Пионерских сборов я не помню, хоть от вожатой не отставала ни на шаг. Всюду за ней ходила, как привязанная и, не потому что боялась, а потому, что на её груди красовалась брошь – розовая розочка, Она мне очень нравилась и я постоянно на неё заглядывала. Великое счастье! Погода выдалась на славу и мы ежедневно отправлялись в поход собирать землянику, из которой повара нам готовили то вареники, то пирожки, то компоты, кисели.
Запомнился случай, как надо мной подшутили ребята в столовой. Как-то на моём столе (я кушала одна) появилось блюдце с красным порошком, я не знала что это и для чего. Ребята подсказали положить в суп. Я так и сделала, но после первого глотка чуть не задохнулась. Ребята весело рассмеялись. Повар поругала их, а мне налила свежую порцию
Не менее примечательным было мое знакомство с кино. Что это такое я тогда не знала. Привели нас в какой-то дом, где было много стульев, мы расселись. Вдруг окна закрыли черными шторами, стало темно, а на стене что-то темное заговорило, задвигалось, загремело. Я очень испугалась, залезла под стулья и просидела там до конца сеанса. Возвращаясь, ребята бурно делились впечатлениями, а я понуро шла молча.
Много памятных шагов в жизнь я прошла в том пионерском лагере!
Но все когда-то заканчивается. Настало время расставаться с пионерским лагерем. Надо было складывать в свой узелок пальтишко, миску, кружку и ЛО…, но, увы! Мою драгоценность – мою алюминиевую ложку кто-то забрал раньше меня. Это так омрачило моё состояние, что я ни о чем больше не могла думать, как о том: «Что я скажу дома?»
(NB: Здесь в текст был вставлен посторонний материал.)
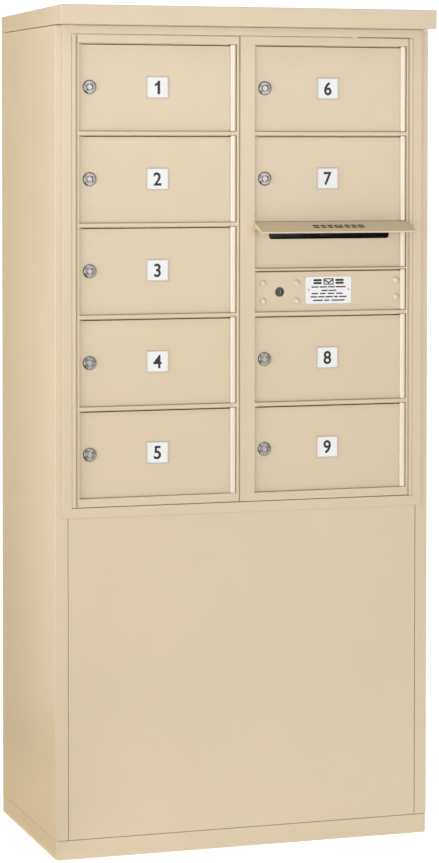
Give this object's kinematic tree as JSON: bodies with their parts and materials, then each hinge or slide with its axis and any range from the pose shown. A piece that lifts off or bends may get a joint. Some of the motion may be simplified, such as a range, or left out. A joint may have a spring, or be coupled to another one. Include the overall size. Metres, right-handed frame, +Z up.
{
  "type": "cluster mailbox unit",
  "caption": "Free-standing sheet-metal cabinet with two pivoting master doors that carry locked tenant doors, a hooded outgoing mail slot and a master lock.",
  "frame": {"origin": "on the floor at the centre of the cabinet's footprint, on the underside of the plinth", "axes": "+Z up; the doors face -Y; +X is to the right of someone facing the doors"},
  "size_m": [0.771, 0.4763, 1.654],
  "materials": {
    "enclosure_paint": "semi-gloss sandstone powder coat",
    "trim_paint": "semi-gloss sandstone powder coat",
    "master_paint": "semi-gloss sandstone powder coat",
    "door_paint": "semi-gloss sandstone powder coat",
    "lock_chrome": "bright chrome",
    "lock_steel": "brushed",
    "rack_metal": "mill finish",
    "hinge_steel": "brushed",
    "black_finish": "matt black",
    "label_white": "satin white"
  },
  "bodies": {
    "cabinet": {"side_panel_left": "enclosure_paint", "side_panel_right": "enclosure_paint", "back_panel": "enclosure_paint", "top_cap": "enclosure_paint", "base_plinth": "enclosure_paint", "lower_front_panel": "enclosure_paint", "support_shelf": "enclosure_paint", "trim_top": "trim_paint", "trim_bottom": "trim_paint", "trim_left": "trim_paint", "trim_right": "trim_paint", "master_hinge_strip_left": "trim_paint", "master_hinge_strip_right": "trim_paint", "master_hinge_rod_left": "trim_paint", "master_hinge_rod_right": "trim_paint", "compartment_rack_left": "rack_metal", "compartment_rack_right": "rack_metal", "master_strike": "rack_metal"},
    "master_left": {"master_door_left": "master_paint", "tenant_hinge_rod_left": "hinge_steel"},
    "master_right": {"master_door_right": "master_paint", "tenant_hinge_rod_right": "hinge_steel", "outgoing_panel": "master_paint", "outgoing_hood": "master_paint", "slot_baffle": "black_finish", "lock_panel": "master_paint", "lock_bracket": "master_paint", "end_bracket": "master_paint", "master_lock_body": "lock_steel", "label_plate": "label_white"},
    "master_lock": {"master_lock_plug": "lock_steel"},
    "tenant_1": {"tenant_door_1": "door_paint", "lock_body_1": "lock_chrome"},
    "lock_1": {"lock_plug_1": "lock_steel"},
    "tenant_2": {"tenant_door_2": "door_paint", "lock_body_2": "lock_chrome"},
    "lock_2": {"lock_plug_2": "lock_steel"},
    "tenant_3": {"tenant_door_3": "door_paint", "lock_body_3": "lock_chrome"},
    "lock_3": {"lock_plug_3": "lock_steel"},
    "tenant_4": {"tenant_door_4": "door_paint", "lock_body_4": "lock_chrome"},
    "lock_4": {"lock_plug_4": "lock_steel"},
    "tenant_5": {"tenant_door_5": "door_paint", "lock_body_5": "lock_chrome"},
    "lock_5": {"lock_plug_5": "lock_steel"},
    "tenant_6": {"tenant_door_6": "door_paint", "lock_body_6": "lock_chrome"},
    "lock_6": {"lock_plug_6": "lock_steel"},
    "tenant_7": {"tenant_door_7": "door_paint", "lock_body_7": "lock_chrome"},
    "lock_7": {"lock_plug_7": "lock_steel"},
    "tenant_8": {"tenant_door_8": "door_paint", "lock_body_8": "lock_chrome"},
    "lock_8": {"lock_plug_8": "lock_steel"},
    "tenant_9": {"tenant_door_9": "door_paint", "lock_body_9": "lock_chrome"},
    "lock_9": {"lock_plug_9": "lock_steel"}
  },
  "joints": [
    {"name": "master_left_hinge", "type": "hinge", "parent": "cabinet", "child": "master_left", "pos_m": [-0.3425, -0.2165, 0.6846], "axis": [0, 0, -1], "range_deg": [0, 90]},
    {"name": "master_right_hinge", "type": "hinge", "parent": "cabinet", "child": "master_right", "pos_m": [0.3442, -0.2165, 0.6846], "axis": [0, 0, 1], "range_deg": [0, 90]},
    {"name": "master_lock_turn", "type": "hinge", "parent": "master_right", "child": "master_lock", "pos_m": [0.0731, -0.2113, 1.0961], "axis": [0, 1, 0], "range_deg": [0, 90]},
    {"name": "tenant_1_hinge", "type": "hinge", "parent": "master_left", "child": "tenant_1", "pos_m": [-0.0248, -0.2111, 1.4976], "axis": [0, 0, 1], "range_deg": [0, 95]},
    {"name": "lock_1_turn", "type": "hinge", "parent": "tenant_1", "child": "lock_1", "pos_m": [-0.3161, -0.2113, 1.4976], "axis": [0, 1, 0], "range_deg": [0, 90]},
    {"name": "tenant_2_hinge", "type": "hinge", "parent": "master_left", "child": "tenant_2", "pos_m": [-0.0248, -0.2111, 1.3198], "axis": [0, 0, 1], "range_deg": [0, 95]},
    {"name": "lock_2_turn", "type": "hinge", "parent": "tenant_2", "child": "lock_2", "pos_m": [-0.3161, -0.2113, 1.3198], "axis": [0, 1, 0], "range_deg": [0, 90]},
    {"name": "tenant_3_hinge", "type": "hinge", "parent": "master_left", "child": "tenant_3", "pos_m": [-0.0248, -0.2111, 1.142], "axis": [0, 0, 1], "range_deg": [0, 95]},
    {"name": "lock_3_turn", "type": "hinge", "parent": "tenant_3", "child": "lock_3", "pos_m": [-0.3161, -0.2113, 1.142], "axis": [0, 1, 0], "range_deg": [0, 90]},
    {"name": "tenant_4_hinge", "type": "hinge", "parent": "master_left", "child": "tenant_4", "pos_m": [-0.0248, -0.2111, 0.9642], "axis": [0, 0, 1], "range_deg": [0, 95]},
    {"name": "lock_4_turn", "type": "hinge", "parent": "tenant_4", "child": "lock_4", "pos_m": [-0.3161, -0.2113, 0.9642], "axis": [0, 1, 0], "range_deg": [0, 90]},
    {"name": "tenant_5_hinge", "type": "hinge", "parent": "master_left", "child": "tenant_5", "pos_m": [-0.0248, -0.2111, 0.7864], "axis": [0, 0, 1], "range_deg": [0, 95]},
    {"name": "lock_5_turn", "type": "hinge", "parent": "tenant_5", "child": "lock_5", "pos_m": [-0.3161, -0.2113, 0.7864], "axis": [0, 1, 0], "range_deg": [0, 90]},
    {"name": "tenant_6_hinge", "type": "hinge", "parent": "master_right", "child": "tenant_6", "pos_m": [0.3327, -0.2111, 1.4976], "axis": [0, 0, 1], "range_deg": [0, 95]},
    {"name": "lock_6_turn", "type": "hinge", "parent": "tenant_6", "child": "lock_6", "pos_m": [0.0414, -0.2113, 1.4976], "axis": [0, 1, 0], "range_deg": [0, 90]},
    {"name": "tenant_7_hinge", "type": "hinge", "parent": "master_right", "child": "tenant_7", "pos_m": [0.3327, -0.2111, 1.3198], "axis": [0, 0, 1], "range_deg": [0, 95]},
    {"name": "lock_7_turn", "type": "hinge", "parent": "tenant_7", "child": "lock_7", "pos_m": [0.0414, -0.2113, 1.3198], "axis": [0, 1, 0], "range_deg": [0, 90]},
    {"name": "tenant_8_hinge", "type": "hinge", "parent": "master_right", "child": "tenant_8", "pos_m": [0.3327, -0.2111, 0.9642], "axis": [0, 0, 1], "range_deg": [0, 95]},
    {"name": "lock_8_turn", "type": "hinge", "parent": "tenant_8", "child": "lock_8", "pos_m": [0.0414, -0.2113, 0.9642], "axis": [0, 1, 0], "range_deg": [0, 90]},
    {"name": "tenant_9_hinge", "type": "hinge", "parent": "master_right", "child": "tenant_9", "pos_m": [0.3327, -0.2111, 0.7864], "axis": [0, 0, 1], "range_deg": [0, 95]},
    {"name": "lock_9_turn", "type": "hinge", "parent": "tenant_9", "child": "lock_9", "pos_m": [0.0414, -0.2113, 0.7864], "axis": [0, 1, 0], "range_deg": [0, 90]}
  ]
}
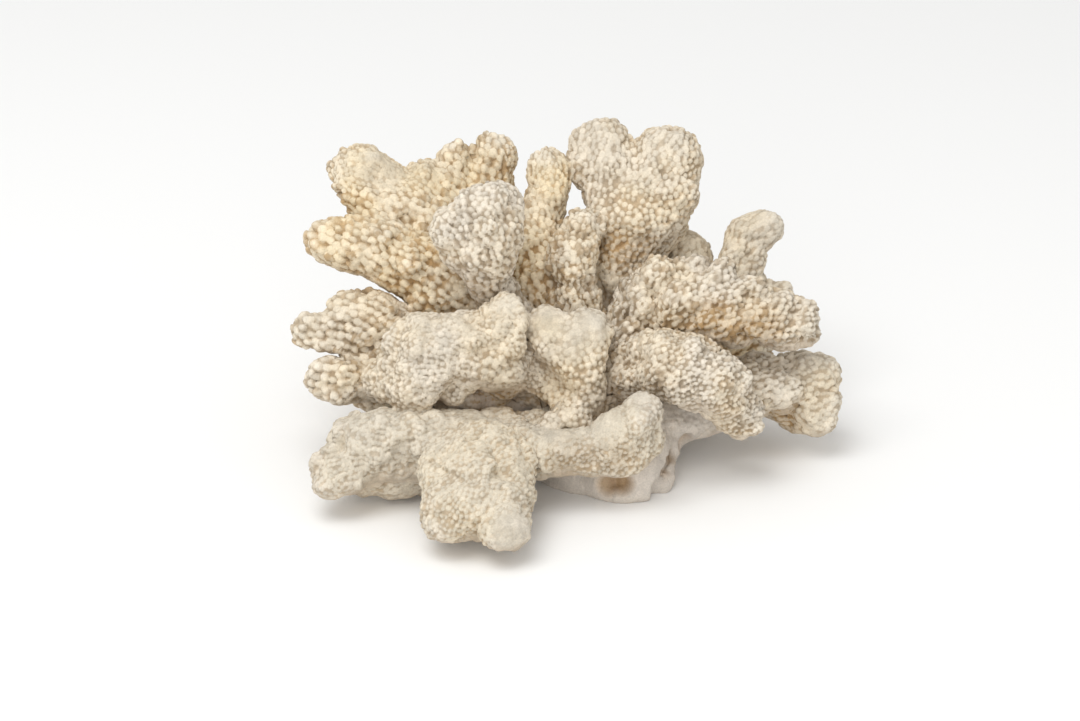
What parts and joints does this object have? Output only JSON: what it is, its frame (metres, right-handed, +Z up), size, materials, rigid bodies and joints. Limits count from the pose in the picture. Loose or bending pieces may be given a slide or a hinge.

Возвращались домой мы в кузове машины-полуторки. Осознание того, что я еду на машине скрасило мое угнетенное состояние. Ведь это было лишь второй раз! Во мне было столько счастья! А дома за потерянную ложку меня ругать не стали, и я опять была счастлива.
Эти воспоминания лишь эпизоды из моего дошкольного детства. Я с благодарностью храню в душе память о доброй и сердечной женщине, директоре нашей школы, Прасковье Ивановне Панковой.
Так мой первый в жизни пионерский лагерь стал тем лучом, который освещает всю мою жизнь
Спустя годы мне стало известно, что Прасковья Ивановна была награждена Орденом Трудового, Красного Знамени и это заслуженно.